Objective: In the listing that follows, the range to quote begins at the line that has "points = [vertex.co" and ends after the line that has "for node in"; quote it verbatim and add nothing.

___ Material

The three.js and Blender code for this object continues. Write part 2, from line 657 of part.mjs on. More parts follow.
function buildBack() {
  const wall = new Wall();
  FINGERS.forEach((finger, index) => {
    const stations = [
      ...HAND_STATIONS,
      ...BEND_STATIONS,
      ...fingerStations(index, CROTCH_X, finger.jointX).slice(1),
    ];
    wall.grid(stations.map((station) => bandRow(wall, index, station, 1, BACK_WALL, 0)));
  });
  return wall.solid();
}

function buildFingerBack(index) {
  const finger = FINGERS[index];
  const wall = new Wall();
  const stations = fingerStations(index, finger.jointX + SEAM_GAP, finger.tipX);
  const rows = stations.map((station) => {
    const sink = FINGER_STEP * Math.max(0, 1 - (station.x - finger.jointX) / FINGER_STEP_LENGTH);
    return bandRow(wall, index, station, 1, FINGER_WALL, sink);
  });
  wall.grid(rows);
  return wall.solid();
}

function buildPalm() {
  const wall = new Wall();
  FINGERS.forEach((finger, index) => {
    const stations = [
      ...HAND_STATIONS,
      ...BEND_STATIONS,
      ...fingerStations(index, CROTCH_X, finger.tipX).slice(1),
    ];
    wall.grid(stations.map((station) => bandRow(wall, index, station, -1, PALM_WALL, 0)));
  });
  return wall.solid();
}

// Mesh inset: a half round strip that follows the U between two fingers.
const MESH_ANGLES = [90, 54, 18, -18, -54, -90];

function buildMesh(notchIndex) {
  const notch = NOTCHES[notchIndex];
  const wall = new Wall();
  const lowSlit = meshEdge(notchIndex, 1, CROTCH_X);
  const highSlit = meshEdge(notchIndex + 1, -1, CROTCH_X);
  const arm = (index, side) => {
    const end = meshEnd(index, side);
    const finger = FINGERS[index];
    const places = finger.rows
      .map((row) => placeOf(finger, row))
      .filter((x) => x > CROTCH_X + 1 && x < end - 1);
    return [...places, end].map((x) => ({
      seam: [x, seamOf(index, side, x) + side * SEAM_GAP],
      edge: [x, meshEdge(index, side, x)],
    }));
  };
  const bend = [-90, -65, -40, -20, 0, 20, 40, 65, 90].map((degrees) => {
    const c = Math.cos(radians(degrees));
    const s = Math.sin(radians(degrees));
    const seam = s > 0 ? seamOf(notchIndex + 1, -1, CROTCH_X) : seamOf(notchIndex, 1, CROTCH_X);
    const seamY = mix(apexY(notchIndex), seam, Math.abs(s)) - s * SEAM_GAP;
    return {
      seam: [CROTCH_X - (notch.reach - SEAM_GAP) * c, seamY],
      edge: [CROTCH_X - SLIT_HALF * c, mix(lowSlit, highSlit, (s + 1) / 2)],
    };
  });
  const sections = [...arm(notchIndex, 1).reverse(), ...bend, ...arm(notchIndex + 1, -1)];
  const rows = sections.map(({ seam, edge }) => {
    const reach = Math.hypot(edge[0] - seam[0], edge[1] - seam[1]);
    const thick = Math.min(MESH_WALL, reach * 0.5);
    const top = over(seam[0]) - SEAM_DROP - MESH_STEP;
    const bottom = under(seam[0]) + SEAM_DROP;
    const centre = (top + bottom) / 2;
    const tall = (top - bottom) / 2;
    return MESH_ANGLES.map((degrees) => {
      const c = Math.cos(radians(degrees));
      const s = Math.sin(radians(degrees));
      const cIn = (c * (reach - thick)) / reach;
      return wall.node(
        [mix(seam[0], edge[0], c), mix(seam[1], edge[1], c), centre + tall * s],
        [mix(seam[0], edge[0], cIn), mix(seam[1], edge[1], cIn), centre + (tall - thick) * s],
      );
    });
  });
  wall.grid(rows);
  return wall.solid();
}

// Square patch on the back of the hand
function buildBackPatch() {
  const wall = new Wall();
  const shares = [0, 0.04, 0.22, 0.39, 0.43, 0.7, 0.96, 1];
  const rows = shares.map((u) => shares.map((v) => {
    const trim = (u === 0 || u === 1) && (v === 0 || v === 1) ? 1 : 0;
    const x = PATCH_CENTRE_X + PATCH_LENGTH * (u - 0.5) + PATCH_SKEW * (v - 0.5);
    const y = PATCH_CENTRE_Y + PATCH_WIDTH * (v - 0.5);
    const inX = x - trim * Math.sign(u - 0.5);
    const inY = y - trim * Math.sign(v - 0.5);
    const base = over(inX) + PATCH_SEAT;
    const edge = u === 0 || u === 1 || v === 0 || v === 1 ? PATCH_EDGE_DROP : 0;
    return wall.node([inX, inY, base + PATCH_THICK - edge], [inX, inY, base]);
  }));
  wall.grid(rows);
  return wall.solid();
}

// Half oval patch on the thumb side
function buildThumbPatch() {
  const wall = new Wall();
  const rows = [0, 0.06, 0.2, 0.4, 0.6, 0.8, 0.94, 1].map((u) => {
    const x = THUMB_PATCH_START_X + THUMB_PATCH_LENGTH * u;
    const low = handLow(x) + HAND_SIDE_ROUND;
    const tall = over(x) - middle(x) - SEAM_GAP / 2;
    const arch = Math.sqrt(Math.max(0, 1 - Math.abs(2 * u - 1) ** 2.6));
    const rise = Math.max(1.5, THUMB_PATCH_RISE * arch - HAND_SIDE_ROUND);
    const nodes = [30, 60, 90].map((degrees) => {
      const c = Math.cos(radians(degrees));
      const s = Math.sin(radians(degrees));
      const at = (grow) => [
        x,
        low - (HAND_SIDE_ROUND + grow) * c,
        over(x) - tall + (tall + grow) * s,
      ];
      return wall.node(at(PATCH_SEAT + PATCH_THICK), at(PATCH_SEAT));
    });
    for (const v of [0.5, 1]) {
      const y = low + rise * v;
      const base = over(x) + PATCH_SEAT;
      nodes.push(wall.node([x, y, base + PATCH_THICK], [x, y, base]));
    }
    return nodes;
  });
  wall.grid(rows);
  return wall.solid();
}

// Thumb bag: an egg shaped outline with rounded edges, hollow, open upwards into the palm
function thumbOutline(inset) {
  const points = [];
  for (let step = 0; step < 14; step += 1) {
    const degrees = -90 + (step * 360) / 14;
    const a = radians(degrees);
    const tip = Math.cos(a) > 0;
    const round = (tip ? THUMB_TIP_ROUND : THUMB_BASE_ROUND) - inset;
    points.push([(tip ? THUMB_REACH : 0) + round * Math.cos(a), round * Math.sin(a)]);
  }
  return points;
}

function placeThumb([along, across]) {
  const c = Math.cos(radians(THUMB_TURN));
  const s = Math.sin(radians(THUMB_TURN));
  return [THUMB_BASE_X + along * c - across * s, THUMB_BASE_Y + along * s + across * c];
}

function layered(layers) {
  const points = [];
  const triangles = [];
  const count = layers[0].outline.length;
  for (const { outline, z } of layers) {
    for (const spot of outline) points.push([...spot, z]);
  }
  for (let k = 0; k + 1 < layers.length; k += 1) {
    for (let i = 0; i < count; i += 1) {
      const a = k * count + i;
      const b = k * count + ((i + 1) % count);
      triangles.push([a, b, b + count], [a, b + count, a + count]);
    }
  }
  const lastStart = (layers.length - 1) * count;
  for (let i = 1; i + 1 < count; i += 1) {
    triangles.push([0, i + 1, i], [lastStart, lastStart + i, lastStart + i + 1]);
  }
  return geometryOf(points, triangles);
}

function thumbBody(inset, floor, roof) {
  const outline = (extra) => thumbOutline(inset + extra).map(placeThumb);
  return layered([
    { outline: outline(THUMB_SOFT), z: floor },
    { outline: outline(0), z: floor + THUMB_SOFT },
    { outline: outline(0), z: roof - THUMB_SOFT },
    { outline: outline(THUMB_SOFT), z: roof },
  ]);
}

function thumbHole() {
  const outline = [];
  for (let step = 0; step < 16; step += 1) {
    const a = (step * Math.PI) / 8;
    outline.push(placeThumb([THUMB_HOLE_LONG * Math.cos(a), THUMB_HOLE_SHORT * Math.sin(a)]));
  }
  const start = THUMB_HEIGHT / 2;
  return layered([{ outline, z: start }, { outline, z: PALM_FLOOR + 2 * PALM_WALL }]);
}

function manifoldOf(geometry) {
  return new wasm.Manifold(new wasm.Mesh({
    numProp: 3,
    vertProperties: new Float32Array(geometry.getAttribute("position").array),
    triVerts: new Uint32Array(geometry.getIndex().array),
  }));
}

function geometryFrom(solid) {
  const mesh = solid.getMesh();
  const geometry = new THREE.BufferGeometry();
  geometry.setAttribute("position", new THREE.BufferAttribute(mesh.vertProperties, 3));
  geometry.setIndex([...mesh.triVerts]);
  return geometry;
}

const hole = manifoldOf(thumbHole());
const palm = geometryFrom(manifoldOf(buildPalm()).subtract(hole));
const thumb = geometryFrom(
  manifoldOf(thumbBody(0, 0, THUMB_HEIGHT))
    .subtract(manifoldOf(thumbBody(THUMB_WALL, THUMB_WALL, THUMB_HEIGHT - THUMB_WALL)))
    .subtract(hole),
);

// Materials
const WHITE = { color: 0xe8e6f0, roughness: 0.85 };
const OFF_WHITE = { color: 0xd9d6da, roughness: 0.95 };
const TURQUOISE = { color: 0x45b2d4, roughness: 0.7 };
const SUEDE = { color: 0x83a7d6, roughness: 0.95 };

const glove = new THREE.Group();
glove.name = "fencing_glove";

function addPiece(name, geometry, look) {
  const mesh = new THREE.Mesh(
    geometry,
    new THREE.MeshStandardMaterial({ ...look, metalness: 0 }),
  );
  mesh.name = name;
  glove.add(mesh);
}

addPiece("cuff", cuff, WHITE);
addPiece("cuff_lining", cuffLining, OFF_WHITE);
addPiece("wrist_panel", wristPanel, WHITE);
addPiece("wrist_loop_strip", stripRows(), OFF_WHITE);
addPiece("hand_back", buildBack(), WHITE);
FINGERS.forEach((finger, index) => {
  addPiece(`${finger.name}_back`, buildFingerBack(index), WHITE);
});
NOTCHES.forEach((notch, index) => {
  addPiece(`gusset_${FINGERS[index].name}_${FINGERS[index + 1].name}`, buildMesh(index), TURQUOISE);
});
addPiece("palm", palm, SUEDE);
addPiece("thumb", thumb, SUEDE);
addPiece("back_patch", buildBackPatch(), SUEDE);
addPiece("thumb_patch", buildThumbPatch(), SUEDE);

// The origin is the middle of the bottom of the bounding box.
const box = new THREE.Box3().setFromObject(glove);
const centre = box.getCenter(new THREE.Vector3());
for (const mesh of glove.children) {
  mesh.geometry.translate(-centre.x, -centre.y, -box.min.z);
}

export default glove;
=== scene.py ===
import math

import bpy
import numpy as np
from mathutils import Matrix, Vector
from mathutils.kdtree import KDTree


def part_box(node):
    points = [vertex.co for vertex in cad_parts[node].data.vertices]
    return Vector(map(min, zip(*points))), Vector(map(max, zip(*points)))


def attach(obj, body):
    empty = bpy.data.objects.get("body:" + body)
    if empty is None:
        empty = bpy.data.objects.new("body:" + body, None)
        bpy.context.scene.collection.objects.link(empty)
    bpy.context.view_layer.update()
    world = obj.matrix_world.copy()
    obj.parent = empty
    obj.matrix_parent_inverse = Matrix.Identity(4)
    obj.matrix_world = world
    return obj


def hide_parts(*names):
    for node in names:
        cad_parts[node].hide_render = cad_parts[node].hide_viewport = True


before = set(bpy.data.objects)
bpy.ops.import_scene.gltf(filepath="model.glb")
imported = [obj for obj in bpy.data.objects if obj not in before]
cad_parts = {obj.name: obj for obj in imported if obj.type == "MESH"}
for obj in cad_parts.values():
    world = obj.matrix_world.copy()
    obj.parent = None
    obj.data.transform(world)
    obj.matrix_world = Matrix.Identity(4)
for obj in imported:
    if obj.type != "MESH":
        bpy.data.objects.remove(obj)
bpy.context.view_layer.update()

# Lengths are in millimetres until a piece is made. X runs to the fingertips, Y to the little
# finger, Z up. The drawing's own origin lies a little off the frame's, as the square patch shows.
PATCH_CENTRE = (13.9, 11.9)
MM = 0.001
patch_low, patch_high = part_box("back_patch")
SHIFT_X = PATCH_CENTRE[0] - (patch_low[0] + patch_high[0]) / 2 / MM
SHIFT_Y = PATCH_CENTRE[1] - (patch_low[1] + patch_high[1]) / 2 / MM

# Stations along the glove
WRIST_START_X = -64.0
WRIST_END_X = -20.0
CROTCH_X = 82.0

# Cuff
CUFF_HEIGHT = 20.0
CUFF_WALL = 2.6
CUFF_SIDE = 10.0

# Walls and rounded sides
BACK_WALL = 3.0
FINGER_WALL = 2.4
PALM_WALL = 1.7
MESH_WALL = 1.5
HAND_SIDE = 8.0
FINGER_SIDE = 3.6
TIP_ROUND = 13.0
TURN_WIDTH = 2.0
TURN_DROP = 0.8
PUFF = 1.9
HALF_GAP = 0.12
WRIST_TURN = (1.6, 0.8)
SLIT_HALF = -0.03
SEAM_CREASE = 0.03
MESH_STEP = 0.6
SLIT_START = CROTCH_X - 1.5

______

Exercise output:
    points = [vertex.co for vertex in cad_parts[node].data.vertices]
    return Vector(map(min, zip(*points))), Vector(map(max, zip(*points)))


def attach(obj, body):
    empty = bpy.data.objects.get("body:" + body)
    if empty is None:
        empty = bpy.data.objects.new("body:" + body, None)
        bpy.context.scene.collection.objects.link(empty)
    bpy.context.view_layer.update()
    world = obj.matrix_world.copy()
    obj.parent = empty
    obj.matrix_parent_inverse = Matrix.Identity(4)
    obj.matrix_world = world
    return obj


def hide_parts(*names):
    for node in names:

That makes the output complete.